L’attaque d’Israël contre l’Iran « a toutes ses racines dans l’échec » de sa guerre contre Gaza,
explique Elmer.
« L’intention d’Israël dans la guerre à Gaza était qu’elle dure un mois ou deux avant de venir à bout de la résistance et de prendre le contrôle de Gaza. »
Les choses, toutefois, ne se sont pas passées de cette façon. Au lieu de cela, Israël se livre à un génocide et se déchaîne dans toute la région tout en essayant de redessiner ses frontières.
Elmer fournit un contexte et une analyse pour les plus de 400 frappes de missiles balistiques iraniens qui ont eu lieu depuis qu’Israël a déclenché la guerre voici une semaine.
« De façon impressionnante, c’est très rapidement, que l’armée iranienne a pris pied »,
après l’attaque surprise d’Israël qui a tué plusieurs hauts commandants militaires,
déclare Elmer.
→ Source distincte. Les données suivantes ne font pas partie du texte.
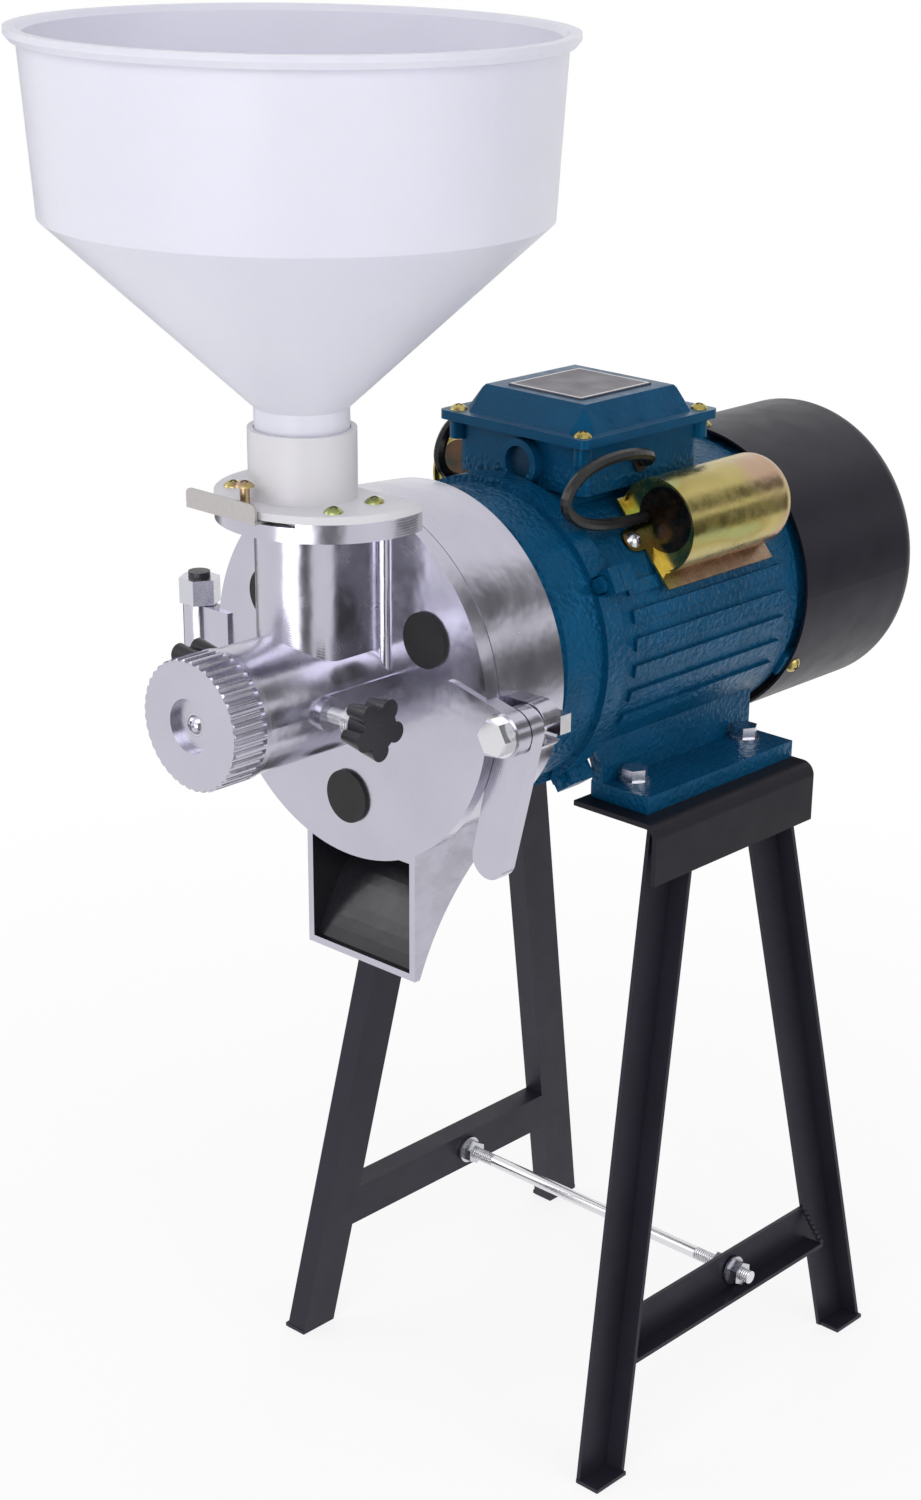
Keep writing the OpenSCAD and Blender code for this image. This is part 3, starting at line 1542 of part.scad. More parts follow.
// A star knob on its stud, pointing out along X
module lock_knob() {
    grip = star_reach - star_grip;
    lobe_r = star_r - star_core_r;
    color("#1b1b1d") translate([grip, stud_y, axis_h]) rotate([0, 90, 0]) {
        cylinder(h = star_grip, r1 = star_base_r, r2 = star_core_r);
        for (i = [0 : star_lobes - 1]) rotate(i * 360 / star_lobes) translate([star_core_r, 0, 0])
            cylinder(h = star_grip, r1 = lobe_r * star_taper_share, r2 = lobe_r);
        translate([0, 0, -star_grip / 2]) cylinder(h = star_grip / 2, r = star_neck_r);
    }
    color("#a8aab0") translate([hub_bore_r + near_gap, stud_y, axis_h]) rotate([0, 90, 0])
        cylinder(h = grip - hub_bore_r - star_grip / 2, r = stud_r);
}

module lock_knob_right() {
    lock_knob();
}

module lock_knob_left() {
    mirror([1, 0, 0]) lock_knob();
}

// Feed

module feed_collar() {
    clamp_y = flange_y - flange_r + clamp_in;
    color("#e9e9ee") difference() {
        union() {
            feed_flange(flange_top, collar_flange_t, flange_r);
            translate([0, hopper_y, axis_h + flange_top])
                cylinder(h = collar_flange_t + collar_h, r = collar_r);
        }
        translate([0, hopper_y, axis_h + flange_top - cut])
            cylinder(h = collar_h + collar_flange_t + 2 * cut, r = feed_r);
        translate([0, hopper_y, axis_h + cone_base - hopper_neck_h])
            cylinder(h = collar_h + 2 * cut, r = collar_r - collar_wall);
        screw_holes(flange_top - cut, collar_flange_t + 2 * cut, small_screw_r + bolt_gap);
        translate([clamp_x, clamp_y, axis_h + flange_top - cut])
            cylinder(h = collar_flange_t + 2 * cut, r = small_screw_r + run_fit);
    }
}

module collar_screws() {
    clamp_y = flange_y - flange_r + clamp_in;
    color("#c8a95a") {
        for (x = [-1, 1], y = [-1, 1])
            translate([x * collar_screw_x, hopper_y + y * collar_screw_y, axis_h + collar_base])
                pan_screw(small_head_r, small_head_h, small_screw_r, collar_flange_t + flange_t / 2);
        translate([clamp_x, clamp_y, axis_h + collar_base + clamp_rise])
            pan_screw(small_head_r, small_head_h, small_screw_r, clamp_rise + collar_flange_t);
    }
}

module feed_gate() {
    front = flange_y - flange_r;
    low = axis_h + flange_top - gate_slot + (gate_slot - gate_t) / 2;
    tab_y = front - 2 * gate_t - near_gap;
    color("#c6c9ce") {
        translate([-gate_half, front + gate_in, low])
            cube([2 * gate_half, gate_rear - front - gate_in, gate_t]);
        translate([-gate_half, tab_y, low])
            cube([gate_half + tab_right, front + gate_in + cut - tab_y, gate_t]);
        translate([-tab_left, tab_y, low]) cube([tab_left - gate_half + cut, gate_t * 2, gate_t]);
        translate([(tab_right - tab_left) / 2, tab_y + gate_t, low + tab_h / 2]) rotate([90, 0, 0])
            linear_extrude(gate_t) soft_rect(tab_left + tab_right, tab_h, tab_corner_r);
    }
}

module hopper() {
    base = cone_base - hopper_neck_h;
    color("#e4e4ee") translate([0, hopper_y, axis_h]) rotate_extrude() polygon([
        [neck_r, base + near_gap],
        [neck_r, cone_base],
        [hopper_cone_r, cone_top],
        [hopper_wall_r, rim_z - rim_drop],
        [hopper_rim_r - hopper_wall, rim_z - rim_drop],
        [hopper_rim_r, rim_z - rim_drop / 2],
        [hopper_rim_r, rim_z],
        [hopper_wall_r, rim_z],
        [hopper_wall_r - hopper_wall, rim_z - rim_drop / 2],
        [hopper_cone_r - hopper_wall, cone_top + hopper_wall / 2],
        [neck_r - hopper_wall, cone_base + hopper_wall / 2],
        [neck_r - hopper_wall, base + near_gap]]);
}

module placed() {
    translate([0, y_shift, 0]) children();
}

placed() rail_right();
placed() rail_left();
placed() leg_front_right();
placed() leg_rear_right();
placed() leg_front_left();
placed() leg_rear_left();
placed() crossbar_right();
placed() crossbar_left();
placed() tie_rod();
placed() tie_rod_nuts();
placed() foot_bolts();
placed() foot_nuts();
placed() front_bell();
placed() motor_frame();
placed() rear_bell();
placed() bell_bolts();
placed() stator();
placed() windings();
placed() rotor();
placed() motor_shaft();
placed() bearing_outer_races();
placed() drum_bolts();
placed() bearing_inner_races();
placed() cooling_fan();
placed() fan_cover();
placed() fan_cover_screws();
placed() terminal_box();
placed() box_gasket();
placed() box_lid();
placed() lid_screws();
placed() nameplate();
placed() terminal_block();
placed() conduit_plug();
placed() lead_grommets();
placed() capacitors();
placed() capacitor_covers();
placed() capacitor_screws();
placed() capacitor_leads();
placed() drum();
placed() chute();
placed() shaft_seal();
placed() rotating_plate();
placed() hinge_pin();
placed() hinge_nut();
placed() front_cover();
placed() cover_seal();
placed() cover_plugs();
placed() latch_bolt();
placed() latch_lever();
placed() adjusting_sleeve();
placed() fixed_plate();
placed() feed_auger();
placed() adjusting_screw();
placed() adjusting_knob();
placed() lock_knob_right();
placed() lock_knob_left();
placed() feed_collar();
placed() collar_screws();
placed() feed_gate();
placed() hopper();
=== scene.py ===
# %% [markdown]
# This lesson dresses an electric grain mill: a hopper, a milling head with a hinged
# cover, a motor and a splayed steel stand. The shapes come from a CAD model that is
# loaded first. Here they get their finishes, their small trim, a studio and a camera.

# %% Load the machine
import json
import math

import bmesh
import bpy
from mathutils import Matrix, Vector


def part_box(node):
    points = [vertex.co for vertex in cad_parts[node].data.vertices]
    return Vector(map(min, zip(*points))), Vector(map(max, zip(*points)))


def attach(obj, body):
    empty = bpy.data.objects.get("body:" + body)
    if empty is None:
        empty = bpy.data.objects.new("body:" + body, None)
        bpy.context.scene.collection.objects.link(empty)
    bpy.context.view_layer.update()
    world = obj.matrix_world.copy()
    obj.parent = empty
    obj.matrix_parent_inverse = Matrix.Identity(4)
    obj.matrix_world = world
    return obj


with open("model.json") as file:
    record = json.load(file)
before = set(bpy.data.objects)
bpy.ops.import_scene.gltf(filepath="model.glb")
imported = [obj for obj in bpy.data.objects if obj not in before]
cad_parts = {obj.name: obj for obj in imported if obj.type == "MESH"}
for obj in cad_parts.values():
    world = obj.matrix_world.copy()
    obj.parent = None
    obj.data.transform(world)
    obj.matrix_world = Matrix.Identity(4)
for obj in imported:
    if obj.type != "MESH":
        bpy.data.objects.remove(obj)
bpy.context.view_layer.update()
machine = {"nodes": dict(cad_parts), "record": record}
part = machine["nodes"]

# %% [markdown]
# The camera stands in front and to the right, a little above the milling head, and
# looks down on it. Its frame is moved a little sideways and up on its sensor, which
# is how a photograph looks when it has been cropped after it was taken.

# %% Set up the camera
right = Vector((0.74593, 0.66575, 0.01910))
up = Vector((-0.28252, 0.29031, 0.91428))
forward = Vector((-0.60314, 0.68738, -0.40464))
lens = bpy.data.cameras.new("studio_lens")
lens.sensor_width = 36
lens.lens = 63.03
lens.shift_x = -0.0547
lens.shift_y = 0.1213
camera = bpy.data.objects.new("studio_camera", lens)
bpy.context.collection.objects.link(camera)
turn = Matrix((right, up, -forward)).transposed().to_4x4()
camera.matrix_world = Matrix.Translation((0.93895, -1.02876, 0.9184)) @ turn
bpy.context.scene.camera = camera
bpy.context.scene.view_settings.view_transform = "Standard"
print("camera set, lens", lens.lens, "mm")

# %% [markdown]
# Every finish is a network of nodes around one shader. Texture coordinates are taken
# from the object, and because each piece sits at the origin they are metres in the
# machine's own frame. A noise with a scale of 400 therefore has grains about 2.5 mm
# wide, wherever it is used.

# %% Helpers that build a finish
# A mix node keeps the sockets of its colours behind those of its other kinds
MIX_COLOUR_SOCKETS = (0, 6, 7)
MIXED_COLOUR = 2


def start_finish(name, colour, gloss_off, metal=0.0):
    """A new finish: its material, its node network and its shader.

    gloss_off is the shader's roughness: 0 is a mirror and 1 is chalk.
    """
    finish = bpy.data.materials.new(name)
    finish.use_nodes = True
    net = finish.node_tree
    shader = net.nodes["Principled BSDF"]
    shader.inputs["Base Color"].default_value = (*colour, 1)
    shader.inputs["Roughness"].default_value = gloss_off
    shader.inputs["Metallic"].default_value = metal
    return finish, net, shader


def places(net, stretch=(1, 1, 1), shift=(0, 0, 0)):
    """Metres in the machine's frame, stretched along its axes."""
    coords = net.nodes.new("ShaderNodeTexCoord")
    change = net.nodes.new("ShaderNodeMapping")
    change.inputs["Scale"].default_value = stretch
    change.inputs["Location"].default_value = shift
    net.links.new(coords.outputs["Object"], change.inputs["Vector"])
    return change.outputs["Vector"]


def grain(net, scale, where=None, detail=4.0):
    """A cloudy noise whose grains are 1/scale metres wide."""
    noise = net.nodes.new("ShaderNodeTexNoise")
    noise.inputs["Scale"].default_value = scale
    noise.inputs["Detail"].default_value = detail
    net.links.new(where or places(net), noise.inputs["Vector"])
    return noise.outputs["Fac"]


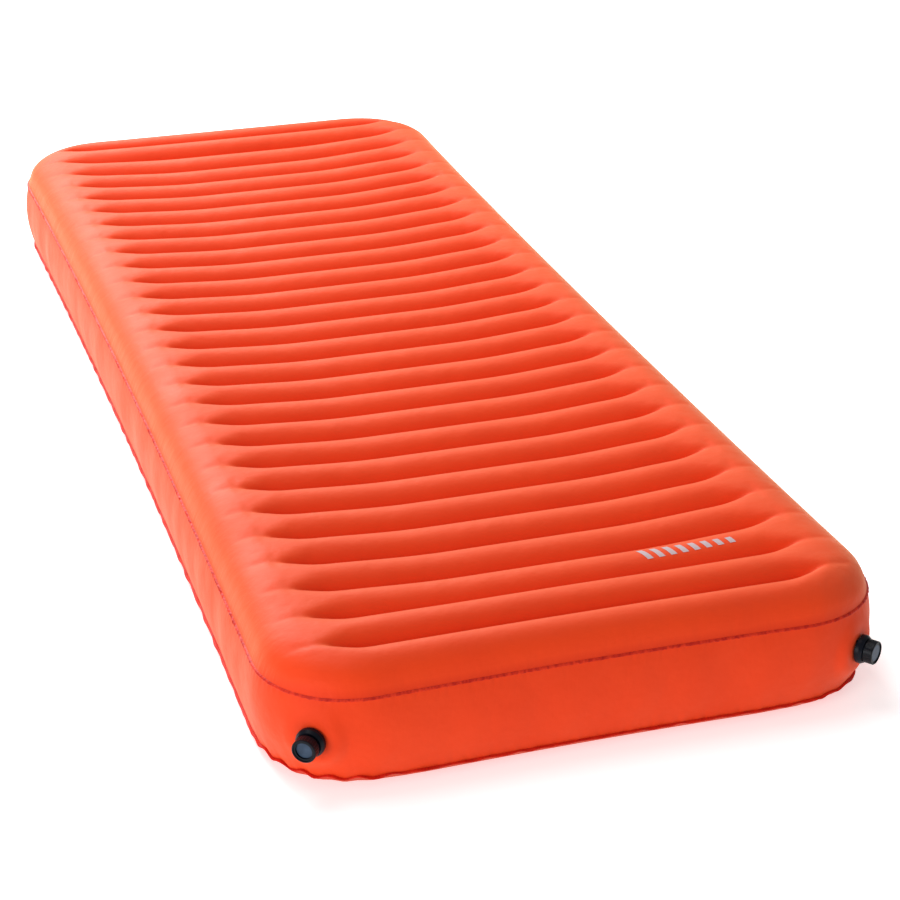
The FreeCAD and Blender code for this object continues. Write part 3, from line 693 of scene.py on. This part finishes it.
# ================================================================== valves
# Two twist valves, one in each foot corner.  A tube of black nylon with a
# collar is welded into the wall by a soft flange; a fluted cap screws out to
# open it and in to seal on the fixed blue-grey plug and two rubber rings.
def moulded(name, colour, worn, roughness, grain):
    """Injection-moulded plastic or rubber with a fine spark-eroded texture.

    grain is the size of the texture's spots in metres.
    """
    made, tree, shader = material(name, Roughness=roughness, IOR=1.53,
                                  Specular_IOR_Level=0.12)
    place = add(tree, "TexCoord").outputs["Object"]
    spots = add(tree, "TexNoise", {"Vector": place, "Scale": 1 / grain,
                                   "Detail": 2.0}).outputs["Fac"]
    cast = add(tree, "Bump", {"Height": spots, "Strength": 0.35,
                              "Distance": grain / 6}).outputs[0]
    tree.links.new(cast, shader.inputs["Normal"])
    flow = add(tree, "TexNoise", {"Vector": place, "Scale": 90.0, "Detail": 3.0})
    tone = add(tree, "MapRange", {0: flow.outputs["Fac"], 1: 0.35, 2: 0.7})
    mixed = add(tree, "Mix", {0: tone.outputs[0], 6: paint(colour), 7: paint(worn)},
                data_type="RGBA").outputs[2]
    tree.links.new(mixed, shader.inputs["Base Color"])
    gloss = add(tree, "MapRange", {0: spots, 1: 0.3, 2: 0.7, 3: roughness - 0.06,
                                   4: roughness + 0.08})
    tree.links.new(gloss.outputs[0], shader.inputs["Roughness"])
    return made


valve_finishes = {
    "valve_body": moulded("black_moulded_nylon", "#0A0C14", "#11141E", 0.34, 0.0006),
    "twist_cap": moulded("black_moulded_nylon_cap", "#090B10", "#11141C", 0.32, 0.0006),
    "mouth_plug": moulded("blue_grey_moulded_nylon", "#2C3A4C", "#38485C", 0.34, 0.0006),
    "plug_o_ring": moulded("black_moulded_rubber", "#0E0E10", "#18181A", 0.55, 0.0004),
    "cap_o_ring": moulded("black_moulded_rubber_large", "#0E0E10", "#18181A", 0.55,
                          0.0004),
    "valve_flange": moulded("red_moulded_urethane", "#B8261A", "#A51E14", 0.5, 0.0008),
}
for side in valve_axes:
    for part, finish in valve_finishes.items():
        node = frame["nodes"][f"{side}_{part}"]
        for index in range(len(node.material_slots)):
            node.material_slots[index].material = finish

# =================================================================== stage
# A plain pale floor that glows a little, so that shadows stay faint, soft light
# from the head end, overhead and the left, and the camera at the foot end,
# standing to the pad's left and looking down on it.
floor_mesh = bpy.data.meshes.new("floor")
floor_reach = 150
floor_mesh.from_pydata([(-floor_reach, -floor_reach, 0), (floor_reach, -floor_reach, 0),
                        (floor_reach, floor_reach, 0), (-floor_reach, floor_reach, 0)],
                       [], [(0, 1, 2, 3)])
floor = bpy.data.objects.new("floor", floor_mesh)
floor.location.z = -0.0004
bpy.context.scene.collection.objects.link(floor)
floor_paint, floor_tree, floor_shader = material("matt_white_floor", Roughness=0.8)
floor_shader.inputs["Base Color"].default_value = paint("#F6F6F6")
floor_shader.inputs["Specular IOR Level"].default_value = 0.2
floor_shader.inputs["Emission Color"].default_value = (1, 1, 1, 1)
floor_shader.inputs["Emission Strength"].default_value = 0.5
floor_mesh.materials.append(floor_paint)

world = bpy.data.worlds.new("studio")
bpy.context.scene.world = world
world.use_nodes = True
world.node_tree.nodes["Background"].inputs["Color"].default_value = (1, 1, 1, 1)
world.node_tree.nodes["Background"].inputs["Strength"].default_value = 0.34


def soft_light(name, place, aim, size, power):
    """A large square lamp at place, turned towards aim."""
    lamp = bpy.data.lights.new(name, "AREA")
    lamp.size = size
    lamp.energy = power
    holder = bpy.data.objects.new(name, lamp)
    holder.location = place
    holder.rotation_euler = (Vector(place) - Vector(aim)).to_track_quat(
        "Z", "Y").to_euler()
    bpy.context.scene.collection.objects.link(holder)


soft_light("head_end_softbox", (-0.6, 3.4, 2.4), (0, 0, 0.1), 2.2, 205)
soft_light("overhead_softbox", (-0.8, 0.2, 3.2), (0, 0, 0.1), 1.8, 45)
soft_light("left_softbox", (-3.5, -2.9, 1.0), (0, -0.7, 0.1), 1.8, 85)

bpy.context.scene.view_settings.view_transform = "Standard"

azimuth, elevation, roll = (math.radians(a) for a in (-17.327, 24.934, -0.286))
camera_back = Vector((math.sin(azimuth) * math.cos(elevation),
                      -math.cos(azimuth) * math.cos(elevation), math.sin(elevation)))
level = Vector((0, 0, 1)).cross(camera_back).normalized()
upright = camera_back.cross(level)
camera_right = level * math.cos(roll) + upright * math.sin(roll)
camera_up = upright * math.cos(roll) - level * math.sin(roll)
camera = bpy.data.objects.new("camera", bpy.data.cameras.new("camera"))
camera.data.lens = 92.56
camera.data.sensor_width = 36
camera.matrix_world = Matrix.Translation((-0.8229, -3.0758, 1.4135)) @ Matrix(
    (camera_right, camera_up, camera_back)).transposed().to_4x4()
bpy.context.scene.collection.objects.link(camera)
bpy.context.scene.camera = camera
L’Iran a été
« à même, en quelques heures à peine, de riposter contre Tel-Aviv et Haïfa ainsi que contre des bases militaires ».
L’Iran produit ses propres missiles autochtones à une cadence susceptible de dépasser la capacité des EU et d’Israël à fabriquer les intercepteurs censés les abattre, estime Elmer. Cela suggère qu’
« une guerre d’usure pourrait favoriser l’Iran, dans cette bataille ».
La censure tente de masquer la cible réelle
Elmer a enregistré le reportage spécial avant la frappe iranienne de vendredi matin contre la base de cyberguerre israélienne à Beersheba, examinée en détail dans le présent article.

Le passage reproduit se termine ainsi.